Abstract

The positive relationship between range size and abundance is one of the best‐documented patterns in macroecology, but a growing number of studies from isolated tropical areas have reported negative or neutral relationships. It has been hypothesized that the combination of geographic isolation and environmental stability create selection pressures that favor narrowly specialized species, which could drive these non‐positive relationships. To test this idea, we measured the range size–abundance relationships of eleven bird communities in mature and degraded forest on four islands in the Indo‐Pacific, namely Flores in the Lesser Sundas, Seram in the Moluccas, and the New Caledonian islands of Grande Terre and Lifou.
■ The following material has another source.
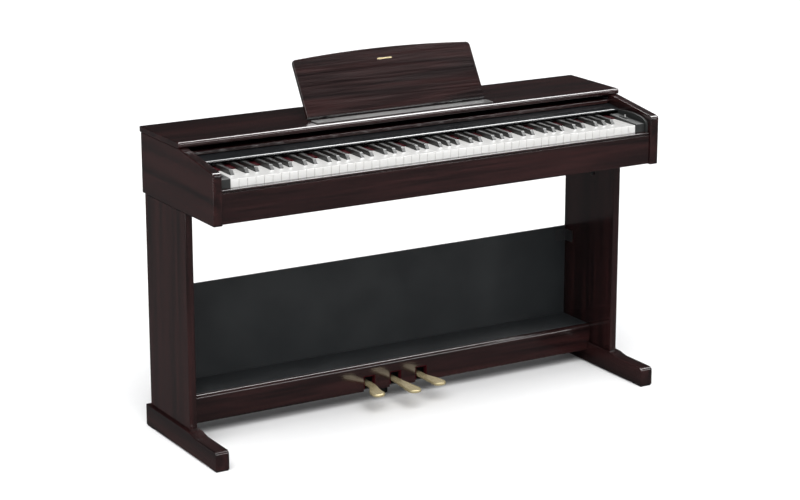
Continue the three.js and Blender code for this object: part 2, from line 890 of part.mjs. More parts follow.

Local abundance data was gathered through extensive and methodologically consistent surveying, and regressed against global range size using linear mixed effect models. The relationship between range size and abundance was significantly negative across all combined mature and degraded forest communities. As negative relationships were found in degraded forest with little environmental stability, we conclude that the abundance of small‐ranged species on the study islands cannot be ascribed to narrow specialization. Rather, cross‐habitat community comparisons indicate that locally abundant endemic and near‐endemic species adapted to a broad spectrum of local environmental conditions cause the observed negative relationships. We suspect that geographic isolation facilitates the evolution of species that are simultaneously broad‐niched, small‐ranged, and abundant, as water barriers limit the range expansions that would typically accompany species’ attainment of high local population densities. The consistently negative relationships found across Indo‐Pacific islands represent a striking deviation from the positive range size–abundance relationship ‘rule’, and future studies should seek to determine whether the patterns detected here extend to geographically isolated mainland environments.